◆ What is asked:
Across the entries, how many lines have the string "Write" in them? Reply with only a number.

──────── Data entries ────────

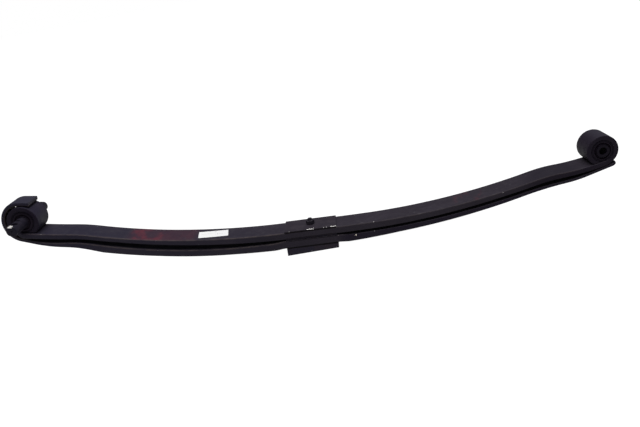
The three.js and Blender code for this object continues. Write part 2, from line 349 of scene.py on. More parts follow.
def station(u, z, heading, s):
    """A point of a leaf's top: outwards, upwards, its direction, and the length so far."""
    return {"u": u, "z": z, "heading": heading, "s": s}


def walk(start, legs, step=STEP):
    """Stations along the top surface, from the bolt outwards. A leg is (length, degrees upwards)."""
    stations = [start]
    for length, turn in legs:
        count = math.ceil(max(length / step, abs(turn) / TURN_STEP))
        half = math.radians(turn / count) / 2
        chord = length / count * (math.sin(half) / half if half else 1)
        for _ in range(count):
            last = stations[-1]
            heading = last["heading"] + half
            stations.append(station(
                last["u"] + chord * math.cos(heading),
                last["z"] + chord * math.sin(heading),
                heading + half,
                last["s"] + length / count,
            ))
    return stations


def arc_leg(radius, turn):
    return (radius * math.radians(turn), turn)


def main_half(legs, taper, eye):
    """One half of the main leaf: the tapered flat, then the roll that closes on it with a scarfed end."""
    flat = walk(station(0, MAIN_TOP, 0, 0), legs)
    foot = flat[-1]
    roll = walk(foot, [arc_leg(eye["bore"], ROLL_TURN)])[1:]
    for point in flat:
        point["thick"] = interpolate(taper, point["s"])
        point["half_width"] = LEAF_WIDTH / 2
    for point in roll:
        turned = (point["s"] - foot["s"]) / eye["bore"]
        scarf = (eye["bore"] - SCARF_GAP) / math.cos(2 * math.pi - turned) - eye["bore"]
        on_scarf = turned > 1.5 * math.pi and scarf < eye["wall"]
        narrowed = turned / math.radians(EYE_NARROWING)
        point["thick"] = scarf if on_scarf else blend(foot["thick"], eye["wall"], narrowed)
        point["half_width"] = blend(LEAF_WIDTH, eye["width"], narrowed) / 2
    return flat + roll


def second_front():
    """The second leaf's front half, which runs on round the front eye in two arcs and a straight tab."""
    flat = walk(station(0, SECOND_TOP, 0, 0), SECOND_FRONT)
    foot = flat[-1]
    wide = arc_leg(WRAP["radius"], WRAP["tight_from"] - math.degrees(foot["heading"]))
    tight = arc_leg(WRAP["tight_radius"], WRAP["end"] - WRAP["tight_from"])
    points = flat + walk(foot, [wide, tight, (WRAP["tab"], 0)])[1:]
    for point in points:
        point["thick"] = interpolate(SECOND_FRONT_TAPER, point["s"])
        narrowed = (point["s"] - foot["s"]) / WRAP["narrowing"] + 1
        point["half_width"] = blend(LEAF_WIDTH, WRAP["width"], narrowed) / 2
    return points


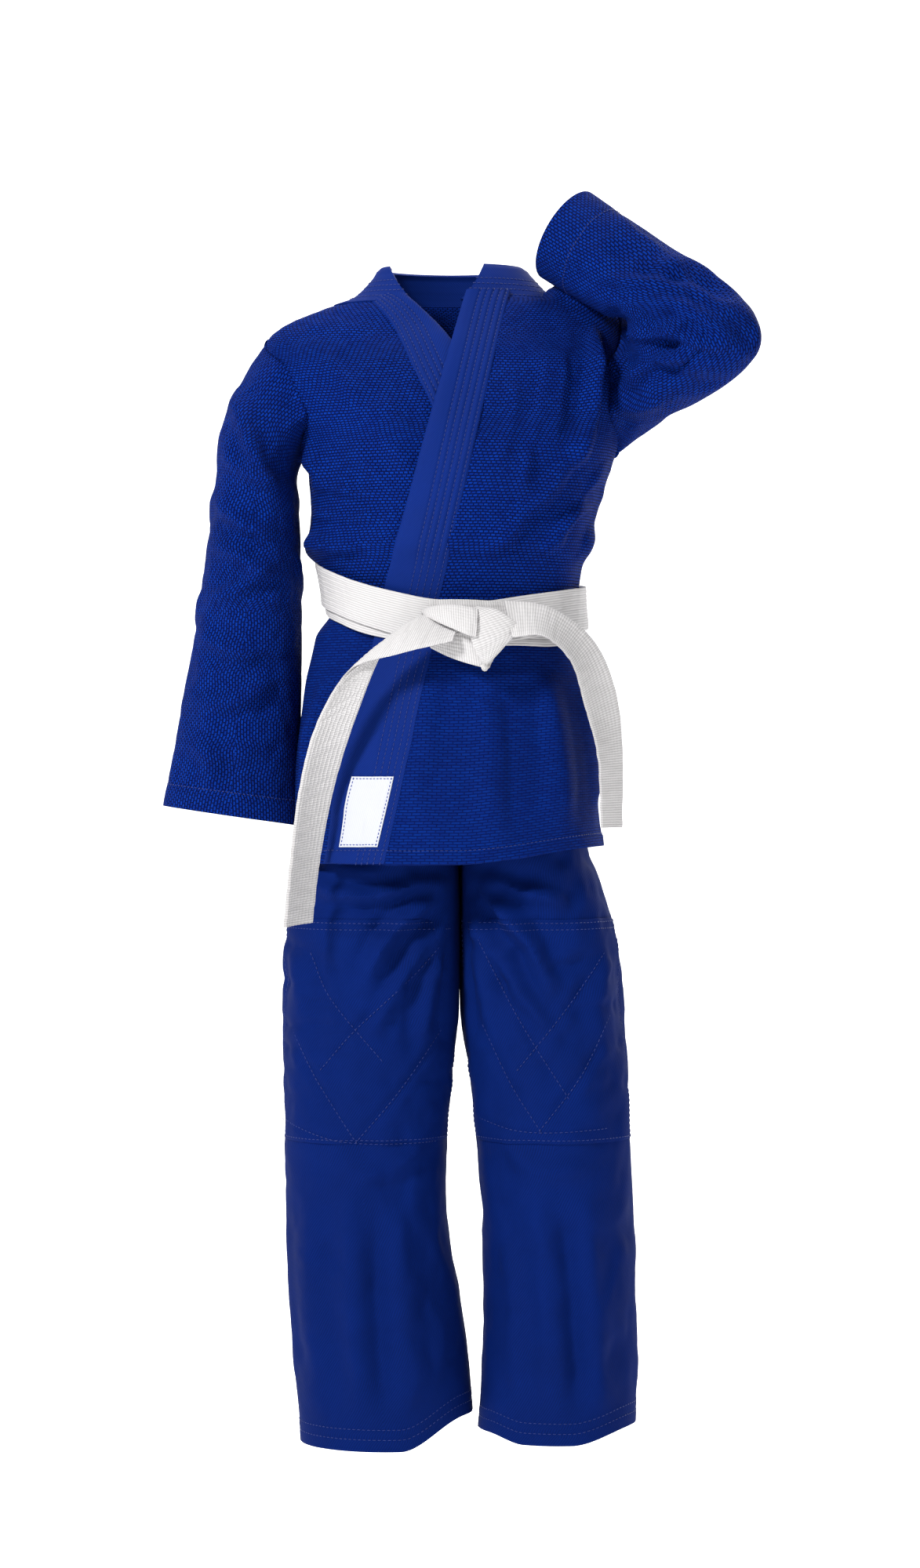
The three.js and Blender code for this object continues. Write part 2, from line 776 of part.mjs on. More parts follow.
for (const [side, surface] of Object.entries(legs)) {
  const lowest = legBottom[side];
  const kneeTop = kneeHeight + kneeFoldHalf;
  const kneeBottom = kneeHeight - kneeFoldHalf;
  const piece = (name, bottom, top, along) =>
    add(name + side, uprightTube(surface, { bottom, top, along, ...legCloth }), blueTwill);
  piece("hip_fold_", thighTop + seamGap, hipFoldTop - seamGap, 2);
  piece("thigh_", kneeTop + seamGap, thighTop - seamGap, 3);
  piece("knee_", kneeBottom + seamGap, kneeTop - seamGap, 2);
  piece("shin_", lowest, kneeBottom - seamGap, 5);
  add(
    "knee_patch_" + side,
    panel(surface, {
      bottom: kneePatchBottom,
      top: kneePatchTop,
      left: -80,
      right: 80,
      outer: looseGap + liningCloth,
      thickness: liningCloth,
      along: 5,
    }),
    blueTwill,
  );
  add(
    "leg_hem_" + side,
    uprightTube(surface, {
      bottom: lowest + 0.8,
      top: lowest + legHemDepth,
      outer: -trouserCloth - seamGap,
      along: 1,
      thickness: liningCloth,
      across: 18,
    }),
    blueTwill,
  );
}

// A diamond gusset closes the crotch between the two hip folds.
const gussetMiddle = -5.5;
const gussetShape = new THREE.Shape([
  new THREE.Vector2(gussetMiddle - gussetWidth / 2, 0),
  new THREE.Vector2(gussetMiddle, -gussetDepth / 2),
  new THREE.Vector2(gussetMiddle + gussetWidth / 2, 0),
  new THREE.Vector2(gussetMiddle, gussetDepth / 2),
]);
const gusset = new THREE.ExtrudeGeometry(gussetShape, { depth: gussetHeight, bevelEnabled: false });
gusset.deleteAttribute("normal");
gusset.deleteAttribute("uv");
gusset.translate(0, 0, gussetBottom);
add("crotch_gusset", gusset, blueTwill);

// ---- the part's frame ---------------------------------------------------------------

const uniform = new THREE.Group();
model.position.set(8, 0, -waistHeight);
uniform.add(model);

export default uniform;
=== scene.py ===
import math

import bpy
import numpy as np
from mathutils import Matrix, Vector


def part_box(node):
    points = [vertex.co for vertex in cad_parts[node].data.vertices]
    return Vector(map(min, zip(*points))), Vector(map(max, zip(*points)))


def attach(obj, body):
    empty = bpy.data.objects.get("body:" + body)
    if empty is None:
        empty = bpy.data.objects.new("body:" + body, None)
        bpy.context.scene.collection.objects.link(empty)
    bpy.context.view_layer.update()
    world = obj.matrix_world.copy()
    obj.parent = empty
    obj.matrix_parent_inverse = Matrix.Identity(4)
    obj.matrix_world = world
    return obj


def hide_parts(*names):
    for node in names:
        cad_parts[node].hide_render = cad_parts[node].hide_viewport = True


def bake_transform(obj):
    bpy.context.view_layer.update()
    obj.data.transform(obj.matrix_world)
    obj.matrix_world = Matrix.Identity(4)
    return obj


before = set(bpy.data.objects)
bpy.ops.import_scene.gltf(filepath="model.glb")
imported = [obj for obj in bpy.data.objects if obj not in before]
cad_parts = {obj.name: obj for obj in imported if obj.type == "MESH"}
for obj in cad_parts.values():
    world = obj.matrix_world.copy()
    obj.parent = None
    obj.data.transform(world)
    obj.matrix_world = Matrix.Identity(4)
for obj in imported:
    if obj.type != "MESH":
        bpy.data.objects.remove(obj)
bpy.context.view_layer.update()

# The sewing pattern is written in millimetres: x to the wearer's left, heights up from the
# lowest trouser hem. These shifts carry it to the frame.
pattern = {"leftShift": 8.0, "waistHeight": 848.0, "seamGap": 0.35}
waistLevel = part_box("jacket_back")[0].z - pattern["seamGap"] / 1000
print("waist seam at", round(waistLevel, 4))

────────

◆ Solution:
2